The discussion moved first to Dewey's claim that experience has a
certain rhythm of equilibrium-disequilibrium.
(How does this compare to Vygotsky's claims in 'The Psychology of Art'?)
For both the artist and the scientist, although the first is focused
on producing experiences and the second on problems, the rhythm of
the process is the rhythm of experiencing.

Here we struggled to express ourselves and someone observed the
importance of temporality – that our language is inadequate to
capture the process we were discussing.
(In a way this is part of what brought us to the discussion in the
first place: do we turn to video in our ethnography because words are
inadequate for expressing complex social interactions, as they are
unfolding through time? if so, what video techniques are we making
use of? techniques from art or science? At one point someone asks if
the technology we are using was designed for art or science, at the
time we are discussing sound recording, and while people think it was
a scientist, Edison, who first used the technology, they think he
first used it to sing a song!)

We became temporarily lost in a dead end which pits entertaining
oneself with art against using art as a scientist, using art to help
answer a problem.
Mike takes us out of this dead end by stating that the problem is one
of communicating about perezhivaniye in order to make it empirical
and objective – that no progress has been made since Dewey on
writing about experience. In order to analyze and represent
experience we need a technique which enables the creation of a
concept that encompasses emotion and thought.

But, is it possible to develop a method which is a fusion of art and
science?
How could this be possible if artists and scientists have different
goals?
Perhaps we are looking for a multi-method approach.
We asked if perhaps Luria was in pursuit of such a multi-method
approach with his Romantic Science.

Somewhere in this first part of the discussion we also tackled,
although haphazardly, the false distinction between what Dewey calls
art and esthetics -- the making and perceiving of art.
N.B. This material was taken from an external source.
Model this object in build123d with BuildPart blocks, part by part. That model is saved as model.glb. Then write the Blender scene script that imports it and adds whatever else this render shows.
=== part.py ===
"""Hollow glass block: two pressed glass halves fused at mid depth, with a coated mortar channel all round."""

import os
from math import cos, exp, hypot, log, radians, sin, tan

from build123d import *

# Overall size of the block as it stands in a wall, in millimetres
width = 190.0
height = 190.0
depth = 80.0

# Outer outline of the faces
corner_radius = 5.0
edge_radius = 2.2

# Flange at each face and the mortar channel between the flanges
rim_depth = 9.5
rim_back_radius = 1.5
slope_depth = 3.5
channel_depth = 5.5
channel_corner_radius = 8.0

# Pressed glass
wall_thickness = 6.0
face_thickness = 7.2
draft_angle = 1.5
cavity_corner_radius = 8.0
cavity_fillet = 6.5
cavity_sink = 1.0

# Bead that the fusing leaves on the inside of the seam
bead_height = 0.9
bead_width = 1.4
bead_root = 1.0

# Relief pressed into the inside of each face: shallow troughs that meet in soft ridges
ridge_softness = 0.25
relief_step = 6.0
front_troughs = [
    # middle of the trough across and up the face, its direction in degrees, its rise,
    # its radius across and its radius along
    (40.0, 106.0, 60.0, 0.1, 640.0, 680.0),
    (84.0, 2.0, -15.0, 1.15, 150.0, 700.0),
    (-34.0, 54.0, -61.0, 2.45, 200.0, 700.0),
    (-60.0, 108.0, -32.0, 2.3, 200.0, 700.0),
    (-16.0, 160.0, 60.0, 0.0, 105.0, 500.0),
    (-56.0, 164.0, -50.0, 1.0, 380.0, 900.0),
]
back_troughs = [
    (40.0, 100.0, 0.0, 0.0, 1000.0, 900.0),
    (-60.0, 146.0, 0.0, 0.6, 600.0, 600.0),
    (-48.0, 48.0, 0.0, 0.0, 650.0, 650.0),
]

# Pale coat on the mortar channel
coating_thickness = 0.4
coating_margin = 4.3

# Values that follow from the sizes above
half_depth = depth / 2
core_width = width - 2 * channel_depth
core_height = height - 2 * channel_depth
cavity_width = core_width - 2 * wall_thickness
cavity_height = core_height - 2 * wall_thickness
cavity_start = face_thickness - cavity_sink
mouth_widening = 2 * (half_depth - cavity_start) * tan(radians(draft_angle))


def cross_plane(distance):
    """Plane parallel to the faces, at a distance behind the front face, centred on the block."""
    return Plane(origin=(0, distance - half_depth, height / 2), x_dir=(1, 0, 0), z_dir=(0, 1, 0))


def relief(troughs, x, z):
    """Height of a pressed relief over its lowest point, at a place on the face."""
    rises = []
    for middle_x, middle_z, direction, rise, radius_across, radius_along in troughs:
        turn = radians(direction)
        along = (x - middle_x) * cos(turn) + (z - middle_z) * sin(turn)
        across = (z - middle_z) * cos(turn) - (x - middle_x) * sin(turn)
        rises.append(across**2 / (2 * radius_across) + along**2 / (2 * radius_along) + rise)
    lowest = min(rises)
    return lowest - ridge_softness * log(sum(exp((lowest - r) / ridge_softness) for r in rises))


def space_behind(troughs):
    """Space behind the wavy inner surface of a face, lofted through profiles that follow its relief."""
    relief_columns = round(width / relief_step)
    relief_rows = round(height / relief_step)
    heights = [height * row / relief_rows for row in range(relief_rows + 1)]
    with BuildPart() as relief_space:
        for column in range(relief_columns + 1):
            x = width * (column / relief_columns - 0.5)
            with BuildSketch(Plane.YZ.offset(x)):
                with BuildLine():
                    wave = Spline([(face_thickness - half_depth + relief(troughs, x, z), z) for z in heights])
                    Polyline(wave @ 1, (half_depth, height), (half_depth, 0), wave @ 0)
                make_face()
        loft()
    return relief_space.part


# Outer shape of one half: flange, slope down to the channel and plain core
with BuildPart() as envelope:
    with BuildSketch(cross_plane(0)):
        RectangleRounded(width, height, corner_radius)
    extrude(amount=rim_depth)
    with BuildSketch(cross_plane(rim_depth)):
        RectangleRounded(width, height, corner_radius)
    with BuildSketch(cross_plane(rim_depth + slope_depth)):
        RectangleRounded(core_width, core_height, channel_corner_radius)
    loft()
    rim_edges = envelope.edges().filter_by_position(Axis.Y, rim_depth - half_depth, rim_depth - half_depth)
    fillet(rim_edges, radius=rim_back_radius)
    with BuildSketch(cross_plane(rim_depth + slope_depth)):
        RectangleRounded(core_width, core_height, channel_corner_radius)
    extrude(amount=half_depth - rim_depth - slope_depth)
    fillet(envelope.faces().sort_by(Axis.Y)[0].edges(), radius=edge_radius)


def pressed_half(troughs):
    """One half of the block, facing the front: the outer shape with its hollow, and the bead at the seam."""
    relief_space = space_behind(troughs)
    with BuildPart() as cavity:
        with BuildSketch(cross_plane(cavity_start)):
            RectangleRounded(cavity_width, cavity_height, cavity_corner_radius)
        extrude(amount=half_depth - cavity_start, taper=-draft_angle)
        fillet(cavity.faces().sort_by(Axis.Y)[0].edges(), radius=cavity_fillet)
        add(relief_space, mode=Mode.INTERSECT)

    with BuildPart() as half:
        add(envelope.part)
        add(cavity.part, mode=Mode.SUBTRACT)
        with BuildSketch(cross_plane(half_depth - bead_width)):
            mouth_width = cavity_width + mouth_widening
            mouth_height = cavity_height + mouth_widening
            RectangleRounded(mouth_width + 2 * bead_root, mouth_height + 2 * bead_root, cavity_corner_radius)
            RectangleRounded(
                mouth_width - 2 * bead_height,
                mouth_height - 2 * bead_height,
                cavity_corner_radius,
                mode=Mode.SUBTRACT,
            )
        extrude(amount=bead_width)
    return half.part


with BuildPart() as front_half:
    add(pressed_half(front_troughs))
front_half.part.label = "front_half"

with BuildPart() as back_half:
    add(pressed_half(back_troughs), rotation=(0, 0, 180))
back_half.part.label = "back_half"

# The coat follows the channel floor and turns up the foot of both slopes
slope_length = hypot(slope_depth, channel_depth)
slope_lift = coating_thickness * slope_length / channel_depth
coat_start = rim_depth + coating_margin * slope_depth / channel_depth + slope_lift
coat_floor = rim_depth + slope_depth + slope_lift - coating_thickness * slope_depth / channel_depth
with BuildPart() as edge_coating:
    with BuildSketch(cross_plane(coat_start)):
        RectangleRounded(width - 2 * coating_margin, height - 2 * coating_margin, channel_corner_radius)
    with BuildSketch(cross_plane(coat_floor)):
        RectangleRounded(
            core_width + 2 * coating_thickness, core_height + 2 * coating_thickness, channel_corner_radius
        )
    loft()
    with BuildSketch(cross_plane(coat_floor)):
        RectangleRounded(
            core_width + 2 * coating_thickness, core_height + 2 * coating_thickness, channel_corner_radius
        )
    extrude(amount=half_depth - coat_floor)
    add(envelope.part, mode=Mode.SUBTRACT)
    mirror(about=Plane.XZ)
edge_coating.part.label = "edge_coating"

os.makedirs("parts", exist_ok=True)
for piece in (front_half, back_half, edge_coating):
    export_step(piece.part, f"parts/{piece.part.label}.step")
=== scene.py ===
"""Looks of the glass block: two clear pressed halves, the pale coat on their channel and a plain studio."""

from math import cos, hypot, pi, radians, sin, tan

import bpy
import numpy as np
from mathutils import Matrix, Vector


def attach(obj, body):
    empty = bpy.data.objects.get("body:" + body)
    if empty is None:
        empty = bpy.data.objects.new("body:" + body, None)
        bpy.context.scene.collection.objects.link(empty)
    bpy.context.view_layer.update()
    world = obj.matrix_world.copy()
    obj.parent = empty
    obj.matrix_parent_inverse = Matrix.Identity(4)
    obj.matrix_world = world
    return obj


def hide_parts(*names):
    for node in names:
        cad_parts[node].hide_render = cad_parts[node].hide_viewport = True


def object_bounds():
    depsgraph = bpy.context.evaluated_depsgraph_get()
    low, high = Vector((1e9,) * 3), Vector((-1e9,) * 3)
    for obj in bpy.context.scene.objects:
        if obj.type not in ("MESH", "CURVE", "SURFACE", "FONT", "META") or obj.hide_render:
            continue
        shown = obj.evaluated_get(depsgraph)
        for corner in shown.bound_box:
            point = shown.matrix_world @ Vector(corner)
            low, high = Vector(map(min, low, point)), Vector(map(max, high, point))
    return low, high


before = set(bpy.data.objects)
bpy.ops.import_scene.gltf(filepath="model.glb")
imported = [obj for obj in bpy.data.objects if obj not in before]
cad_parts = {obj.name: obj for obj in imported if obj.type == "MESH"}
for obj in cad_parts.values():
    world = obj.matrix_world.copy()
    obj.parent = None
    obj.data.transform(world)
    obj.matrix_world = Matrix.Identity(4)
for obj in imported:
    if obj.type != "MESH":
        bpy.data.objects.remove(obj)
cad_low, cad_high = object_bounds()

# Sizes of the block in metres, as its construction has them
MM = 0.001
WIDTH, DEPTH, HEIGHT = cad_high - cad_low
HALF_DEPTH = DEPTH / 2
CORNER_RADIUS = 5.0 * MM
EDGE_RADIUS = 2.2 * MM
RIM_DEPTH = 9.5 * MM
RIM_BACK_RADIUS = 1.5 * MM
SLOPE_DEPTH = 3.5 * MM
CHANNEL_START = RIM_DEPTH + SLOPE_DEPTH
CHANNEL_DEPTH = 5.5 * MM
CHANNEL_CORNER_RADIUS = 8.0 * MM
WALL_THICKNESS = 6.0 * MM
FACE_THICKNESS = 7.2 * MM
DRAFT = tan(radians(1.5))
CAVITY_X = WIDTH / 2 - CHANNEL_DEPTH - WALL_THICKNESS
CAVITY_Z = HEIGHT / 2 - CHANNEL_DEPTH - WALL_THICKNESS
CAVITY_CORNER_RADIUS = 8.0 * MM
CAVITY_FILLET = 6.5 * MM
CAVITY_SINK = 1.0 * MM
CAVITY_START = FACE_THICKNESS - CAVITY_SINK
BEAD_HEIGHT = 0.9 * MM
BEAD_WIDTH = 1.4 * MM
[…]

I'll put here
a quote from Ch. 3 of 'Art as Experiencing" that I mentioned at this
point:
"In short, art, in its form, unites the very same relation of doing
and undergoing, outgoing and incoming energy, that makes an
experience be an experience... The doing or making is artistic when
the perceived result is of such a nature that its qualities as
perceived have controlled the question of production... The artist
embodies in himself the attitude of the perceiver while he
works." (p. 50--Perigee edition, 2005) Dewey gives an example of a
work of 'art' being moved from an art museum to a natural history
museum when it is found not to be a product of another culture but
instead an accidental natural product: the point is that the esthetic
experience is directly connected to the experience of making.
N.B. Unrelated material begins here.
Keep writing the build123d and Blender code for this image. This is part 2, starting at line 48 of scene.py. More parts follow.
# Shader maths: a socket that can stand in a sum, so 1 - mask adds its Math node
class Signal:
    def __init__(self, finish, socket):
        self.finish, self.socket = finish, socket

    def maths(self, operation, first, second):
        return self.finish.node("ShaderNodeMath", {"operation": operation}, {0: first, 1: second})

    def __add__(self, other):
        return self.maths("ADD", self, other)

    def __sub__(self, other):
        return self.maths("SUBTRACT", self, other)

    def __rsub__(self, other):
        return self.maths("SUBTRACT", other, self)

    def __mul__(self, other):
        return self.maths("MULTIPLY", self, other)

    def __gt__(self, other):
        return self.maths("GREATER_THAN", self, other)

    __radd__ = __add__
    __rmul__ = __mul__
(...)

We then moved to another area of interest in Ch. 1.
Mike points us to: learning by expanding!:
"... if life continues and if in continuing it expands, there is an
overcoming of factors of opposition and conflict; there is a
transformation of theminto different aspects of a higher powered and
more significant life. The marvel of organic, of vital, adaption
through expansion (instead of by contraction and passive
accommodation) actually takes place. Here in germ are balance and
harmony attained through rhythm. Equilibrium comes about not
mechanically and inertly but out of, and because of, tension." (p. 13)
And Zoped, too:
"There is in nature, even below the level of life, something more
than mere flux and change. Form is arrived at whenever a stable,
even though moving, equilibrium is reached. Changes interlock and
sustain one another. Wherever there is this coherence there is
endurance. Order is not imposed from without but is made out of the
relations of harmonious interactions that energies bear to one
another. Because it is active (not anything static because foreign
to what goes on) order itself develops. It comes to include within
its balanced movement a greater variety of changes. " (p. 13)

We returned to the discussion of science itself, and someone pointed
to Dewey's example of the mountain top: although above the clouds, it
not only rests on the earth, it is the earth. This is his claim
concerning art (as Vygotsky wrote that even a child is creative
-- ). Is it what we are claiming about science? (The question, 'Is
ethnography science?", from the discussion as the dsog lab, is raised.)

Here experimental writing, particularly Yvonne Lincolon Norman Denzin
's 2007 workshop, was recommended for those interested in the work of
others who have found the boundary between art and science to be fuzzy.
Ray McDermott's poetic writing was also mentioned.

We returned to a discussion of perezhivaniye -- it's colloquial vs.
technical meaning, F. Vasiluk, and then time was up.